DATA FOR THE TASK -
>> Begin

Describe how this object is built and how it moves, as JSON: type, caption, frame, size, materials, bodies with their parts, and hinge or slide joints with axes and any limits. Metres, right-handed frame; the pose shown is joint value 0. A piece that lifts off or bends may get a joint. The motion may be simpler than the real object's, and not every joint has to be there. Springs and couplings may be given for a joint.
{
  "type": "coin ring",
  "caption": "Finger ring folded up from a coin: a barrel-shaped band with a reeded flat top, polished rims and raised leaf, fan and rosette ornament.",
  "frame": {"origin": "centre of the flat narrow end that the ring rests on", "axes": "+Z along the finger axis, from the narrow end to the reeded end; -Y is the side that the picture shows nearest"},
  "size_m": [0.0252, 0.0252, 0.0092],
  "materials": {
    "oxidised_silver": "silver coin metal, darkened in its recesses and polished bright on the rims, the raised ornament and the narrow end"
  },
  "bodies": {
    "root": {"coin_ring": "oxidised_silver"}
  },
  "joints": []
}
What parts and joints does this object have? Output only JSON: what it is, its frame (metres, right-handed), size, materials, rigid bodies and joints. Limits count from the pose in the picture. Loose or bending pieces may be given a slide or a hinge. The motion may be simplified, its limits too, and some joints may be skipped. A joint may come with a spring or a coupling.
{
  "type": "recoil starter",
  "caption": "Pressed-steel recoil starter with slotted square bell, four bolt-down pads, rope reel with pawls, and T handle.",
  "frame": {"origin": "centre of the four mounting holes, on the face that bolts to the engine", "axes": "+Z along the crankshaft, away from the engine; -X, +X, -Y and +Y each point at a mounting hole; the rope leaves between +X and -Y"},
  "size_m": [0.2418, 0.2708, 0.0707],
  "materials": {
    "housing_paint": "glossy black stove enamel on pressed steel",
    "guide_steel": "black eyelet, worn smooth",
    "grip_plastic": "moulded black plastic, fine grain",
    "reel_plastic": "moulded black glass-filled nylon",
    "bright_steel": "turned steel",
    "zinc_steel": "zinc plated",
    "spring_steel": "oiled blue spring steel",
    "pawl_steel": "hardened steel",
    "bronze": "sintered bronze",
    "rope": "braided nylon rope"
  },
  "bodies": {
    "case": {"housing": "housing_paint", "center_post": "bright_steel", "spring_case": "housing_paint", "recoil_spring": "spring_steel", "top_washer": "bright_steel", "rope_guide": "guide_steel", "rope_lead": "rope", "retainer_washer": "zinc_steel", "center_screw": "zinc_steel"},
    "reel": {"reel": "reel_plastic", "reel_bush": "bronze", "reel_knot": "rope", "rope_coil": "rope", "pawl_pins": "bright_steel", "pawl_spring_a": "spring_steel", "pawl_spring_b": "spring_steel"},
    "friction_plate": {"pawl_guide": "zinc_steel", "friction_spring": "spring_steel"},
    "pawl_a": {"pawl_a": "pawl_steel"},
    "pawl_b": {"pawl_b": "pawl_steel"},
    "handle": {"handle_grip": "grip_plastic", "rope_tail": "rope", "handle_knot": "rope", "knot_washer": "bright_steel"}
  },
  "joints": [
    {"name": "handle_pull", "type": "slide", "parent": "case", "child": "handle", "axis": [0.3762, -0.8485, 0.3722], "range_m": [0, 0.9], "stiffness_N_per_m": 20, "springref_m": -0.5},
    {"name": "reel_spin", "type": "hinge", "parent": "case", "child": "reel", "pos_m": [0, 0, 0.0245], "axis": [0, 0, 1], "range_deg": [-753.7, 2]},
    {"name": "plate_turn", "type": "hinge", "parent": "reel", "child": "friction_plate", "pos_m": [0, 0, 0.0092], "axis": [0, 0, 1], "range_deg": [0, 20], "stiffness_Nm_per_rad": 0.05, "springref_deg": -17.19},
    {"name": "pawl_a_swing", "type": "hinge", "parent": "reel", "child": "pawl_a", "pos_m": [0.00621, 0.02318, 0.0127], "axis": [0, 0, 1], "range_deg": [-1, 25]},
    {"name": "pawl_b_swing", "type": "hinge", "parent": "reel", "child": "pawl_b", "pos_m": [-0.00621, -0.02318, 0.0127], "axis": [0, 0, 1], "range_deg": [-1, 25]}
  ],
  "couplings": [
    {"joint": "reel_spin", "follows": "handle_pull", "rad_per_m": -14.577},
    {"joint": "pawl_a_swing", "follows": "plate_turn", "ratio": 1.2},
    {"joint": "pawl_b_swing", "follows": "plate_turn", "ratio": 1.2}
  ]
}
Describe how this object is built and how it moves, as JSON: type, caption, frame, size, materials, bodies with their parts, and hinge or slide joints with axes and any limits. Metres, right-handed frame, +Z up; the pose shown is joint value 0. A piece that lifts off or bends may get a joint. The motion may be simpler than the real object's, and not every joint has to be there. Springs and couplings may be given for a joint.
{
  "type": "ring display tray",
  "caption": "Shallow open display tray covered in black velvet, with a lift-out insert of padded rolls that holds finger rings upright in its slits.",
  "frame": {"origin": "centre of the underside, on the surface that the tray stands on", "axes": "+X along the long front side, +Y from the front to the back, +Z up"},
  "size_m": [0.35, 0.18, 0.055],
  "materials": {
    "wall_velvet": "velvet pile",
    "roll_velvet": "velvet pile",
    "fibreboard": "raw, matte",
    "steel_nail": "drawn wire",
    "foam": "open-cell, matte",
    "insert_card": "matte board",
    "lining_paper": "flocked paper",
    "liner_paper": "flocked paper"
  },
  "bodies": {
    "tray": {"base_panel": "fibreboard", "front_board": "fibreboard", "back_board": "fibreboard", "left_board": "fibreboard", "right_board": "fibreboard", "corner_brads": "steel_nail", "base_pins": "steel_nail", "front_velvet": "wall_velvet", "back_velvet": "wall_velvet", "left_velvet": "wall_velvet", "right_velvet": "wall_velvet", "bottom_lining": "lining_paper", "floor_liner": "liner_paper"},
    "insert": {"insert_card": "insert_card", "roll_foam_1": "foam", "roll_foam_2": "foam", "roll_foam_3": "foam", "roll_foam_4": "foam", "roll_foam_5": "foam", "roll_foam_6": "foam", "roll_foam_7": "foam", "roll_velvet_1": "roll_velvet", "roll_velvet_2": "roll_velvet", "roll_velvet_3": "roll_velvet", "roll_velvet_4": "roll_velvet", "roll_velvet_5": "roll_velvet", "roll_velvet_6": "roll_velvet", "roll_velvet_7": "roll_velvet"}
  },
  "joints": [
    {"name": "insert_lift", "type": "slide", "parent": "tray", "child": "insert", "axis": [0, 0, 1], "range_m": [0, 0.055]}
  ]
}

>> End
>> Begin

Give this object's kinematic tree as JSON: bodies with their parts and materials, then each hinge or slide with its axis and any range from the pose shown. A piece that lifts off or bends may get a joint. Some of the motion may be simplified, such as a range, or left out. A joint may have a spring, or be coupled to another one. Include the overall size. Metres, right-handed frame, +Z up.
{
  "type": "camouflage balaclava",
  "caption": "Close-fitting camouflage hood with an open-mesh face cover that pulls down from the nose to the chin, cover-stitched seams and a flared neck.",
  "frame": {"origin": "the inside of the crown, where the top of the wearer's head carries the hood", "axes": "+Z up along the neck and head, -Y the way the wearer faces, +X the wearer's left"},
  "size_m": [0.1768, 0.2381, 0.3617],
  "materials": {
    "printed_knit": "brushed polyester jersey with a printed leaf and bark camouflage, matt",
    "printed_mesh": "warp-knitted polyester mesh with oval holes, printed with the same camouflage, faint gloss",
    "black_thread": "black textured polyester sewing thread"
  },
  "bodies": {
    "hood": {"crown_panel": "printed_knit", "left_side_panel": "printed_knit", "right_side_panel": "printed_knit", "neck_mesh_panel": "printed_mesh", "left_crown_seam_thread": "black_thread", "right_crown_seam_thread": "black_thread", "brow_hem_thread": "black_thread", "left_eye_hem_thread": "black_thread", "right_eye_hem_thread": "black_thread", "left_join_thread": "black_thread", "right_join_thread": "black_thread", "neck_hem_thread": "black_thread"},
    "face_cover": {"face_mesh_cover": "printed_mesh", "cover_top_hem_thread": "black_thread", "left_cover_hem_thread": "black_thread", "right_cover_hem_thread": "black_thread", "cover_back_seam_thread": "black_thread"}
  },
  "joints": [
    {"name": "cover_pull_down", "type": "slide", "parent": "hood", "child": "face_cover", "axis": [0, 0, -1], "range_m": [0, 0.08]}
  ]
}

>> End

WHAT YOU ARE ASKED TO DO - Where a line holds "built", copy it out.

COMPLETED EXERCISE -
Describe how this object is built and how it moves, as JSON: type, caption, frame, size, materials, bodies with their parts, and hinge or slide joints with axes and any limits. Metres, right-handed frame; the pose shown is joint value 0. A piece that lifts off or bends may get a joint. The motion may be simpler than the real object's, and not every joint has to be there. Springs and couplings may be given for a joint.
Describe how this object is built and how it moves, as JSON: type, caption, frame, size, materials, bodies with their parts, and hinge or slide joints with axes and any limits. Metres, right-handed frame, +Z up; the pose shown is joint value 0. A piece that lifts off or bends may get a joint. The motion may be simpler than the real object's, and not every joint has to be there. Springs and couplings may be given for a joint.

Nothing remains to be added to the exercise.